Gottsched, Johann Christoph

scrittore tedesco (Judithenkirchen, Königsberg, 1700-Lipsia 1766). Si sottrasse alla leva prussiana fuggendo a Lipsia, dove diventò professore di poetica (1730), di logica e di metafisica (1739), quindi rettore dell'università (1739). Teorico principe del neoclassicismo francesizzante del primo Settecento tedesco, specie fra il 1730 e il 1740, dettò i suoi principi estetici in Versuch einer kritischen Dichtkunst (1730; Saggio di una poetica critica), in cui, sulla scia di Boileau e del razionalista Wolff, suo maestro, dava un valido modello di stile chiaro e misurato, escludeva dalla poesia ogni elemento meraviglioso e popolare e ogni resto di manierismo barocco (condannando Shakespeare, Milton e Klopstock).

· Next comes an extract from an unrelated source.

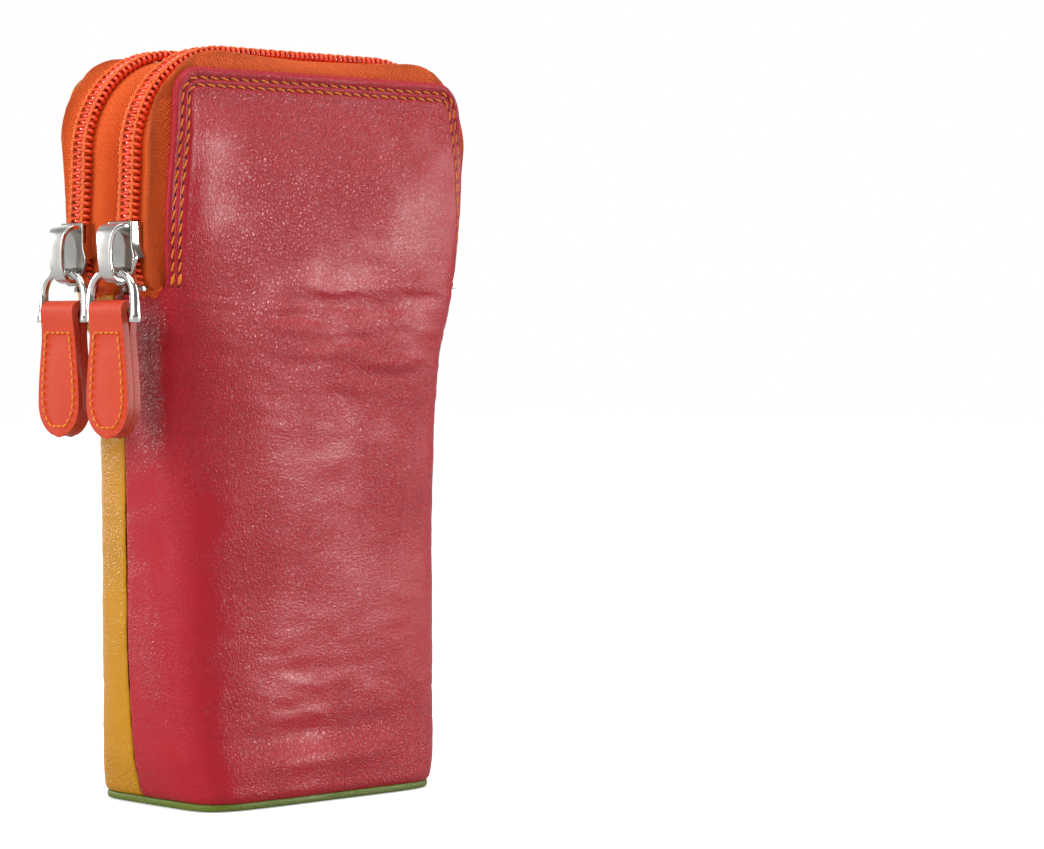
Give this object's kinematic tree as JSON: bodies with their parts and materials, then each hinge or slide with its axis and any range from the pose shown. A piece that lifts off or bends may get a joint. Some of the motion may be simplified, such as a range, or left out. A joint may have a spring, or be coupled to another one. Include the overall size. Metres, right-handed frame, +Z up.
{
  "type": "double glasses case",
  "caption": "Upright leather glasses case with front and back zipped pockets, hinged upper flaps, zip sliders, swinging rings and folded leather pull tabs.",
  "frame": {"origin": "centre of the base's underside, where the case stands", "axes": "+Z up along the case, front panel faces -Y, zip pulls on the -X side"},
  "size_m": [0.105, 0.0444, 0.1757],
  "materials": {
    "pink_leather": "fine grained, soft sheen",
    "yellow_leather": "fine grained, soft sheen",
    "green_leather": "fine grained",
    "orange_leather": "smooth, matt",
    "orange_tape": "woven",
    "red_coil": "glossy nylon",
    "chrome": "polished",
    "lining": "woven",
    "board": "stiff fibre board",
    "orange_thread": "waxed thread",
    "brown_thread": "waxed thread"
  },
  "bodies": {
    "case": {"base_panel": "green_leather", "base_board": "board", "divider": "lining", "front_panel": "pink_leather", "front_pocket_lining": "lining", "front_inner_tape": "orange_tape", "front_inner_coil": "red_coil", "front_inner_top_stop": "chrome", "front_outer_top_stop": "chrome", "front_retainer_box": "chrome", "back_panel": "yellow_leather", "back_pocket_lining": "lining", "back_inner_tape": "orange_tape", "back_inner_coil": "red_coil", "back_inner_top_stop": "chrome", "back_outer_top_stop": "chrome", "back_retainer_box": "chrome"},
    "front_flap": {"front_flap": "pink_leather", "front_flap_lining": "lining", "front_edge_seam": "orange_thread", "front_hem_seam": "orange_thread", "front_outer_tape": "orange_tape", "front_outer_coil": "red_coil"},
    "front_slider": {"front_slider_body": "chrome", "front_slider_crown": "chrome"},
    "front_pull_ring": {"front_pull_ring": "chrome", "front_pull_pin": "chrome"},
    "front_pull_tab": {"front_pull_tab": "orange_leather"},
    "back_flap": {"back_flap": "yellow_leather", "back_flap_lining": "lining", "back_edge_seam": "brown_thread", "back_hem_seam": "brown_thread", "back_outer_tape": "orange_tape", "back_outer_coil": "red_coil"},
    "back_slider": {"back_slider_body": "chrome", "back_slider_crown": "chrome"},
    "back_pull_ring": {"back_pull_ring": "chrome", "back_pull_pin": "chrome"},
    "back_pull_tab": {"back_pull_tab": "orange_leather"}
  },
  "joints": [
    {"name": "front_flap_fold", "type": "hinge", "parent": "case", "child": "front_flap", "pos_m": [0, -0.02215, 0.12815], "axis": [1, 0, 0], "range_deg": [0, 75], "deforming": ["front_outer_tape", "front_outer_coil", "front_inner_tape", "front_inner_coil"]},
    {"name": "front_slider_run", "type": "slide", "parent": "case", "child": "front_slider", "axis": [0, 0, 1], "range_m": [0, 0.015], "deforming": ["front_outer_tape", "front_outer_coil", "front_inner_tape", "front_inner_coil"]},
    {"name": "front_ring_swing", "type": "hinge", "parent": "front_slider", "child": "front_pull_ring", "pos_m": [-0.0528, -0.0092, 0.12325], "axis": [0, 1, 0], "range_deg": [-3, 120]},
    {"name": "front_tab_swing", "type": "hinge", "parent": "front_pull_ring", "child": "front_pull_tab", "pos_m": [-0.0528, -0.0092, 0.11435], "axis": [0, -1, 0], "range_deg": [-120, 10]},
    {"name": "back_flap_fold", "type": "hinge", "parent": "case", "child": "back_flap", "pos_m": [0, 0.02215, 0.12815], "axis": [-1, 0, 0], "range_deg": [0, 75], "deforming": ["back_outer_tape", "back_outer_coil", "back_inner_tape", "back_inner_coil"]},
    {"name": "back_slider_run", "type": "slide", "parent": "case", "child": "back_slider", "axis": [0, 0, 1], "range_m": [0, 0.015], "deforming": ["back_outer_tape", "back_outer_coil", "back_inner_tape", "back_inner_coil"]},
    {"name": "back_ring_swing", "type": "hinge", "parent": "back_slider", "child": "back_pull_ring", "pos_m": [-0.0528, 0.0092, 0.12325], "axis": [0, 1, 0], "range_deg": [-3, 120]},
    {"name": "back_tab_swing", "type": "hinge", "parent": "back_pull_ring", "child": "back_pull_tab", "pos_m": [-0.0528, 0.0092, 0.11435], "axis": [0, -1, 0], "range_deg": [-120, 10]}
  ]
}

Egli indicava l'essenza dell'arte nell'imitazione della natura e il suo scopo nel prodesse et delectare, i suoi modelli nei latini, in Corneille e Racine. Entrò in conflitto con gli svizzeri Bodmer e Breitinger, fautori della nuova estetica, e per la sua pedantesca smania di dettar regole fu inviso a Lessing e alla generazione di Goethe. Solo intorno al Novecento si è riconosciuta la sua funzione positiva nello sviluppo del teatro nazionale tedesco, al quale ridiede decoro e dignità letteraria, collaborando con la compagnia diretta da F. Caroline Neuber, bandendo dalle scene Hanswurst e componendo svariate tragedie, tra cui Der sterbende Cato (1732; Catone morente). Notevole importanza ebbe la sua attività di traduttore e divulgatore della cultura francese, nonché di linguista: con la sua Sprachkunst (1748; Linguistica) contribuì alla formazione di una lingua tedesca comune al Nord e al Sud.